Children were normally the responsibility of both parents and the father had to take responsibility if the mother was unable to do so or if the child was conceived through his wrongdoing. Children could be sent into fosterage at an early age and often remained with their foster families until their mid teens.

A husband had grounds for divorce if his wife was unfaithful, a thief, attempted abortion, brought shame on his honour, smothered her child or was 'without milk through sickness.' A wife had grounds for divorce if her husband was unfaithful, failed to provide support, spread false stories about her, was impotent, obese, homosexual, sterile, gravely indiscreet about the marriage or in holy orders.
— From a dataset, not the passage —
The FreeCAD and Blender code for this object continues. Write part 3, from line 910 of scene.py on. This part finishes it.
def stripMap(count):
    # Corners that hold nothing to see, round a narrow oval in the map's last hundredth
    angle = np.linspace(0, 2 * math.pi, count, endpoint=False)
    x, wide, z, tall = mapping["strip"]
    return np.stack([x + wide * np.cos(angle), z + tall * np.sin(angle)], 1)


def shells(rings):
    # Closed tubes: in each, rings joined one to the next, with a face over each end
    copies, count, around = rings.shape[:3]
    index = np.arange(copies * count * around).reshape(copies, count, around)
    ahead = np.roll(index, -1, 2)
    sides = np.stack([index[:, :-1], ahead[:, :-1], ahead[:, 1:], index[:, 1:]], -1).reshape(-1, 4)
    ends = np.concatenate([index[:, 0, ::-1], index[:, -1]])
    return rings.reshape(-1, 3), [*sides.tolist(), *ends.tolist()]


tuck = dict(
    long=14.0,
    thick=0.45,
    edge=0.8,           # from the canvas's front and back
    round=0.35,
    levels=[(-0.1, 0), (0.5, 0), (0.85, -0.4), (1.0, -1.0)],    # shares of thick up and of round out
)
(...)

In case of infertility, both spouses might 'go away' to 'seek a child'.

Society was graded according to social class and a woman's honour price was half that of an equivalent man. Slaves, male and female, were at the bottom of the social pyramid and one of the units of currency was cumal, meaning 'slave girl.' Probably slaves were once traded but cumal came to mean an amount equivalent to three milch cows - there was no coinage as yet. Slave girls did such work as grinding corn, cooking and feeding animals for their owners.

Some powerful monasteries actually contributed to early Irish law. Adomnán, abbot of Iona, had a law called Cáin Adomnáin, enacted at Birr in 697 AD and guaranteed by ninety powerful rulers and clerics. It forbade the use of women in warfare and imposed fines for offences against women. Among the offences mentioned are physical violence of several kinds, rape, making a woman pregnant by stealth without contract, different kinds of sexual harassment and causing embarrassment to a woman by accusing her of unchastity or denying her offspring.

If it be forcible rape of a girl, half of seven cumals for it. If it be a hand [touching] against her or on her belt, ten ounces for it. If it be the knocking a woman down with intention to injure, one cumal and seven ounces for it. If it be [putting] a hand under her clothing to dishonour her, one cumal and three ounces for it ... If a woman has been made pregnant through fornication, without contract, without property, without bride-price, without betrothal, full fines for it.
Cáin Adomnáin, 697. From translation by Máirín Ní Dhonnchadha in Thomas O'Loughlin (ed.), Adomnán at Birr, AD 697, Dublin, 2001, p. 67.

Women murderers, poisoners or burners were to be placed in a boat with one paddle and a bowl of gruel and set adrift, but a man who killed a woman was to have his right hand and left foot cut off before death.

The church constantly promoted celibacy for monks and nuns and preached chastity for others. There were many recorded breaches of the rules of celibacy among the clergy, while divorce continued to be practised, at least amongst the Gaelic aristocracy, right down to the seventeenth century, in spite of constant warnings and condemnations.

Women seem to have gained more independence gradually under the brehon laws during the early Christian period and even gained more control over property.

However, by the beginning of the eighth century, the original legal incapacity of women was long on the way out and ... women were able to exercise extensive rights within marriage.
Donncha Ó Corráin in Margaret Mac Curtain & Donncha Ó Corráin, Women in Irish History, Dublin, 1978, p. 9.

The introduction of English common law to Ireland, begun by the Anglo-Normans in the twelfth century, brought many changes for women. Both brehon law and common law had advantages for women and men in certain circumstances and both systems had disadvantages also.

Questions

  1. Identify two facts mentioned above that might suggest that women in early Irish society had high status.
  2. Identify two facts mentioned above that might suggest that women in early Irish society did not have high status.
  3. Describe each of the following types of marriage:
    Lánamnas comthinchuir; lánamnas mná for ferthinchur; lánamnas fir for bantinchur.
  4. Discuss the similarities and differences between early Irish marriages and ours.
  5. Adomnán, abbot of ______ had a law concerning ________passed at _______ in the year ____ .

  6. List two serious problems peculiar to women that are referred to in Cáin Adomnáin

Activities

  1. Research early Irish or brehon laws concerning women.
  2. Research Cáin Adomnáin.
  3. Role play a group of women talking to Adomnán about problems peculiar to women in 697 AD.
  4. Discuss the view that Cáin Adomnáin was unfair to men.
  5. Research the present law on sexual harassment.
  6. Refer to the Annals on the Internet or in book form to research one or more women during the Early Christian period.